The fifth question to determine is that made by the exceptions, which allege error in charging the law as to assumption of risks. These exceptions cannot be sustained. To have held this would have been in conflict with Employers' Liability Act as construed by the Supreme Court of the United States in the case of Mondou v. New York, New Haven and Hartford R.R. Co., 223 U.S. 1, 32 Sup. Ct. 169, 156, Lawyers' edition 327. His Honor's charge in reference to this was more favorable to the defendant than defendant was entitled to, and defendant cannot complain.

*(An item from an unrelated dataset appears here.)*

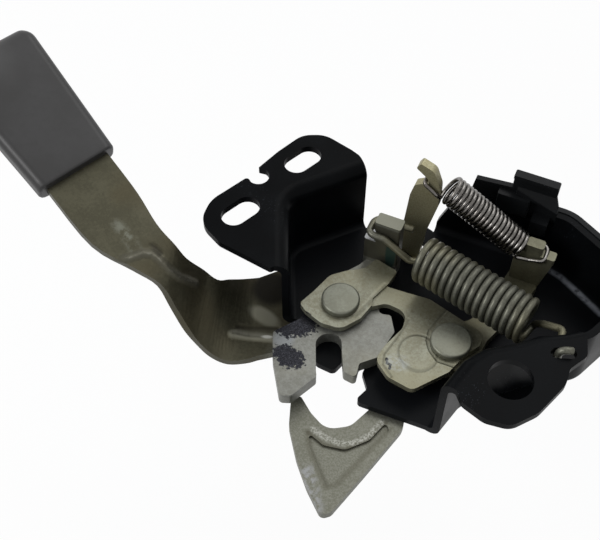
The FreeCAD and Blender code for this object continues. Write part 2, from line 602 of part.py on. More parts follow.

The sixth question to be determined is that made by exceptions fourteen, fifteen and sixteen, alleging error in refusing to charge defendant's seventeenth, eighteenth and nineteenth requests.
The fourteenth exception is overruled by what has been said herein as to assumption of risk.
The fifteenth exception is overruled for the reason it would have been a charge on the facts; and exception sixteen is overruled as his Honor had in his own language charged the law embodied therein before the requests was presented to him and in substance charged this request. After a thorough investigation and consideration of all the exceptions, the same are overruled and judgment affirmed.
MR. JUSTICE GAGE did not sit in this case.
NOTE. — This case has been carried on writ of error to the United States Supreme Court.